**Your objective**
Up to and including the line containing "SIZE_TO_CAPITAL = 1.42", please reproduce the lines of the listing below, starting from the top.

○ ○ ○ ○

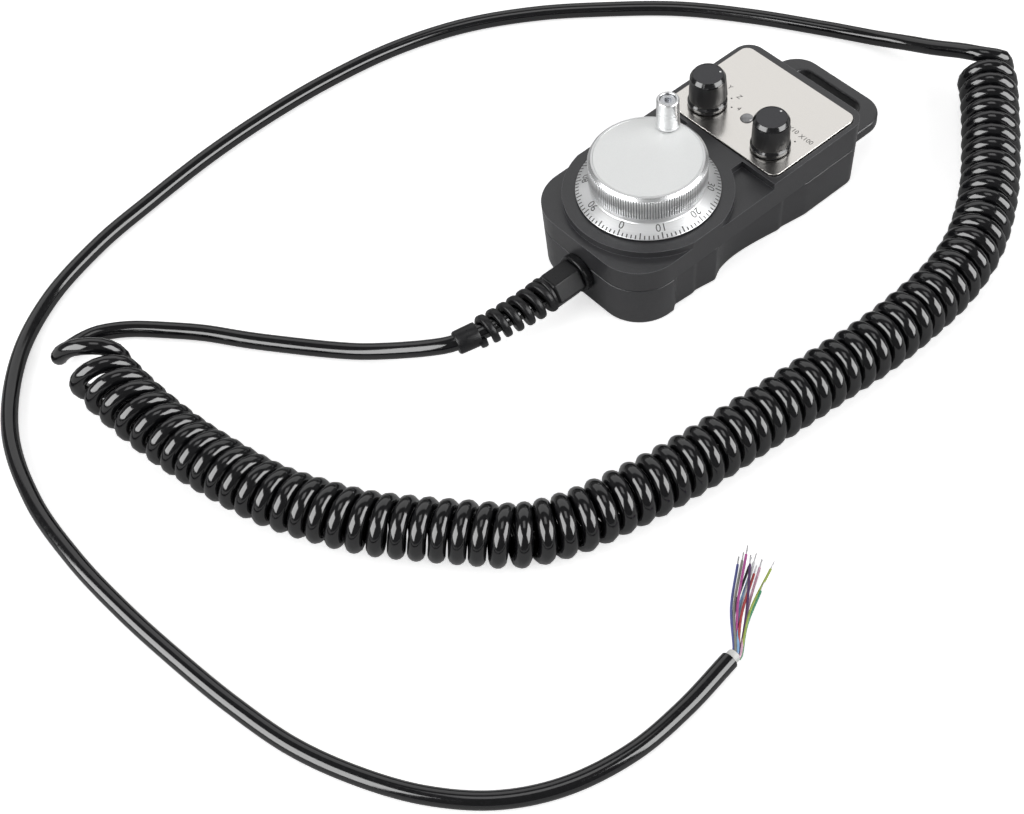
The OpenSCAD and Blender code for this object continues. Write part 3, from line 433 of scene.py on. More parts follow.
# Size of the built-in font for capitals of height 1
SIZE_TO_CAPITAL = 1.42


def lettering(text, height):
    """The flat outline of a word, centred on the origin, as (points, faces)."""
    curve = bpy.data.curves.new("word", "FONT")
    curve.body, curve.size = text, height * SIZE_TO_CAPITAL
    curve.align_x, curve.align_y = "CENTER", "CENTER"
    curve.resolution_u = 3
    holder = bpy.data.objects.new("word", curve)
    mesh = bpy.data.meshes.new_from_object(holder)
    points = [(v.co.x, v.co.y) for v in mesh.vertices]
    faces = [tuple(p.vertices) for p in mesh.polygons]
    middle = (min(y for _, y in points) + max(y for _, y in points)) / 2
    bpy.data.objects.remove(holder)
    bpy.data.curves.remove(curve)
    bpy.data.meshes.remove(mesh)
    return [(x, y - middle) for x, y in points], faces


# ---- finishes ----

# The stretch of the noise's values that the grain uses, and the smoothest it may get
GRAIN_LOW, GRAIN_HIGH = 0.3, 0.7
SMOOTHEST = 0.02


def add_node(tree, kind, sockets=None, **settings):
    """A shader node; each of its sockets takes a plain value or the output that feeds it."""
    made = tree.nodes.new(f"ShaderNode{kind}")
    for name, value in settings.items():
        setattr(made, name, value)
    for socket, value in (sockets or {}).items():
        if isinstance(value, bpy.types.NodeSocket):
            tree.links.new(value, made.inputs[socket])
        else:
            made.inputs[socket].default_value = value
    return made


def finish(name, base, metallic, roughness, **sockets):
    """A Principled material with its plain values set on its own sockets."""
    made = bpy.data.materials.new(name)
    made.use_nodes = True
    shader = made.node_tree.nodes["Principled BSDF"]
    shader.inputs["Base Color"].default_value = (*base, 1.0)
    shader.inputs["Metallic"].default_value = metallic
    shader.inputs["Roughness"].default_value = roughness
    by_name = {socket.name.lower(): socket for socket in shader.inputs}
    for socket, value in sockets.items():
        by_name[socket.replace("_", " ")].default_value = value
    return made


def grained(name, base, roughness, scale, metallic=0.0, stretch=(1, 1, 1), detail=4, tint=0.1,
            rough=0.08, bump=0.2, depth=0.05 * MM, centre=(0, 0, 0), rings=False, **sockets):
    """A material with a fine grain: a noise that moves its colour, roughness and surface.

    With rings, the noise depends on the distance from an upright axis, as on a turned face."""
    made = finish(name, base, metallic, roughness, **sockets)
    tree = made.node_tree
    shader = tree.nodes["Principled BSDF"]
    place = add_node(tree, "TexCoord").outputs["Object"]
    shift = add_node(tree, "Mapping", {"Vector": place, "Location": tuple(-c for c in centre)})
    source = shift.outputs["Vector"]
    if rings:
        flat = add_node(tree, "VectorMath", {0: source, 1: (1, 1, 0)}, operation="MULTIPLY")
        reach = add_node(tree, "VectorMath", {0: flat.outputs["Vector"]}, operation="LENGTH")
        split = add_node(tree, "SeparateXYZ", {"Vector": source})
        join = add_node(tree, "CombineXYZ", {"X": reach.outputs["Value"], "Y": split.outputs["Z"]})
        source = join.outputs["Vector"]
    spread = add_node(tree, "Mapping", {"Vector": source, "Scale": stretch})
    speckle = {"Vector": spread.outputs["Vector"], "Scale": scale, "Detail": detail}
    noise = add_node(tree, "TexNoise", speckle).outputs["Fac"]

    ramp = add_node(tree, "ValToRGB", {"Fac": noise})
    dark, pale = ramp.color_ramp.elements
    dark.position, pale.position = GRAIN_LOW, GRAIN_HIGH
    dark.color = (*[c * (1 - tint) for c in base], 1)
    pale.color = (*[min(1, c * (1 + tint)) for c in base], 1)
    tree.links.new(ramp.outputs["Color"], shader.inputs["Base Color"])

    gloss = add_node(tree, "MapRange", {
        "Value": noise, "From Min": GRAIN_LOW, "From Max": GRAIN_HIGH,
        "To Min": max(SMOOTHEST, roughness - rough), "To Max": min(1.0, roughness + rough),
    })
    tree.links.new(gloss.outputs["Result"], shader.inputs["Roughness"])

    raised = add_node(tree, "Bump", {"Height": noise, "Strength": bump, "Distance": depth})
    tree.links.new(raised.outputs["Normal"], shader.inputs["Normal"])
    return made


# How far a face's normal turns away at a rounded edge: where the painted edge highlight starts, and is
# full
EDGE_LIGHT_START, EDGE_LIGHT_FULL = 0.995, 0.9


def rubbed_edges(made, tone, radius, spared, spared_reach):
    """Painted highlight: edges made paler than the plastic, as if lit, but not those near one height."""
    tree = made.node_tree
    tint = tree.nodes["Principled BSDF"].inputs["Base Color"]
    rounded = add_node(tree, "Bevel", {"Radius": radius}).outputs["Normal"]
    flat = add_node(tree, "NewGeometry").outputs["Normal"]
    agree = add_node(tree, "VectorMath", {0: rounded, 1: flat}, operation="DOT_PRODUCT")
    lit_edge_range = {"Value": agree.outputs["Value"], "From Min": EDGE_LIGHT_START, "From Max": EDGE_LIGHT_FULL}
    share = add_node(tree, "MapRange", lit_edge_range).outputs["Result"]
    place = add_node(tree, "TexCoord").outputs["Object"]
    height = add_node(tree, "SeparateXYZ", {"Vector": place}).outputs["Z"]
    near = add_node(tree, "Math", {0: height, 1: spared, 2: spared_reach}, operation="COMPARE")
    kept = add_node(
        tree, "Math", {0: share, 1: near.outputs["Value"]}, operation="SUBTRACT", use_clamp=True,
    )
    # Painted highlight: the paler edge colour is mixed in where the bevel bends the normal
    mix = add_node(tree, "Mix", data_type="RGBA")
    tree.links.new(kept.outputs["Value"], mix.inputs["Factor"])
    plain, pale = [socket for socket in mix.inputs if socket.type == "RGBA"]
    tree.links.new(tint.links[0].from_socket, plain)
    pale.default_value = (*tone, 1)
    tree.links.new(next(out for out in mix.outputs if out.type == "RGBA"), tint)
    return made


# The moulded shells: how much paler their painted edge highlights are, how wide, and the seam's
# height, where the edges are sharp and get no painted highlight
EDGE_HIGHLIGHT_TONE, EDGE_HIGHLIGHT_WIDTH = 3.5, 0.45 * MM
SEAM_HEIGHT, SEAM_REACH = 21 * MM, 1.2 * MM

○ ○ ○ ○

**Solution below**
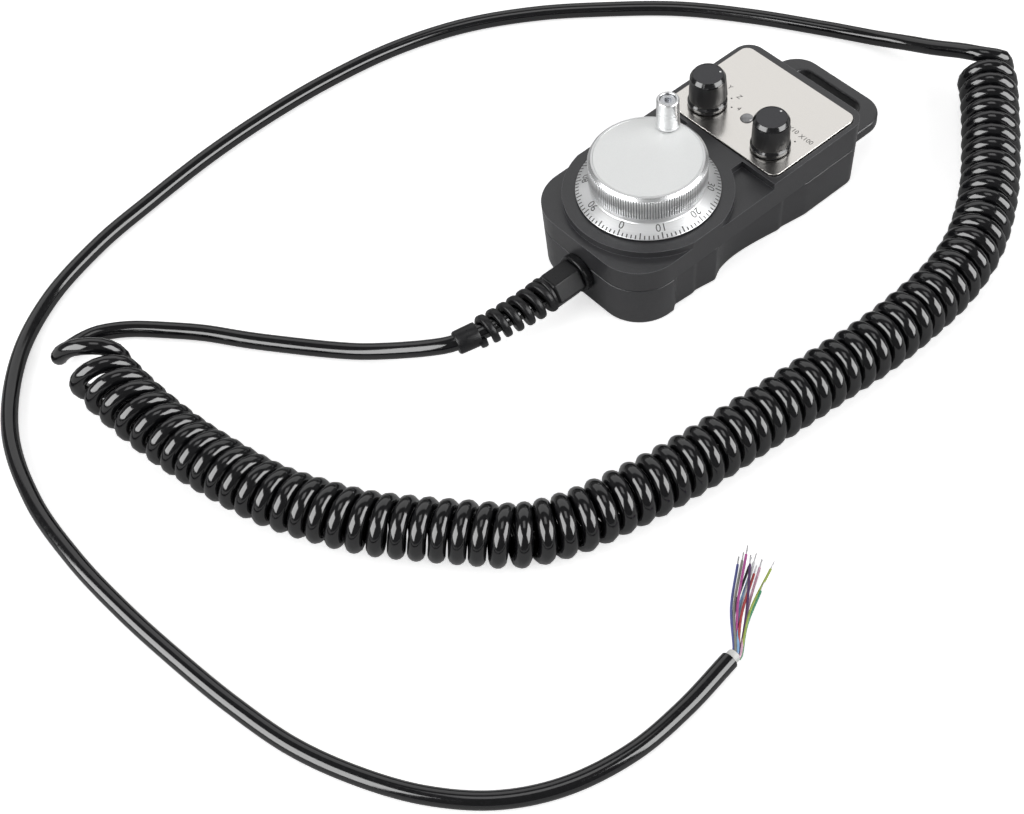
The OpenSCAD and Blender code for this object continues. Write part 3, from line 433 of scene.py on. More parts follow.
# Size of the built-in font for capitals of height 1
SIZE_TO_CAPITAL = 1.42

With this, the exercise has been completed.